Prize winning member X2
Location
London
Dance music !
I thought next doors bangra was bad but at least they have some musical input rather than the same drone of a pretend bass line made up by a farkwitwannabemusician called a DJ .
 

Lullabelle

Banana
Location
Midlands UK
My other colleague tuts regularly not to mention her language. Many a time her phone has rang, she tuts looks at the phone and snarls 'f**k off' and doesn't pick it up. Same with email, 'what the f**k is that about, is he/she having a pi**ing laugh or what' :angry:
 

Cuchilo

Prize winning member X2
Location
London
My other colleague tuts regularly not to mention her language. Many a time her phone has rang, she tuts looks at the phone and snarls 'f**k off' and doesn't pick it up. Same with email, 'what the f**k is that about, is he/she having a pi**ing laugh or what' :angry:
Potty mouth :tongue:
 

Cuchilo

Prize winning member X2
Location
London
Teletubbies. We'll actually, most kids programme where adults make baby like sounds.
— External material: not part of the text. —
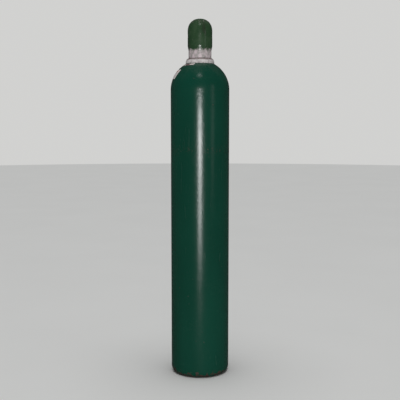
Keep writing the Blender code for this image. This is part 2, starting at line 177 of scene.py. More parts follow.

Constantly.
Turn the sound up and you have dance music with lyrics .
 

marknotgeorge

Hol den Vorschlaghammer!
Location
Derby.
Wind noise. I can't stand the sound of air rushing past an open window, probably because I'm one of those who struggles to separate sounds in noisy environments.
 

Brandane

Legendary Member
U2.. Which probably does fit the description "aggravating" rather than "annoying", just because it is ewe farking too.
 

tyred

Squire
Location
Ireland
Harley Davidsons

The latest chav-mobile of choice around here seems to be Volkswagen Bora or Passat TDI fitted with straight-through exhausts and those stupid dump valve kits. What you have children is a dumpy family saloon car with stupid wide wheels and bodykit fitted with a tractor engine. It does not look or sound cool when you drive around town at night revving the nuts off it. My car has this wonderful device called a gearbox which allows me to keep up with the flow of traffic without having to drive foot to the board in second.

Noisy eaters. People who make a lot of noise with crisp/sweet packets at the theatre/pictures.

U2

Cliff Richard

The "busker" at the end of the street where I work who sits with an accordion playing the exact same 3 notes over and over again day in/day out.

People with badly adjusted rattling derailleur gears and/or rusty chain.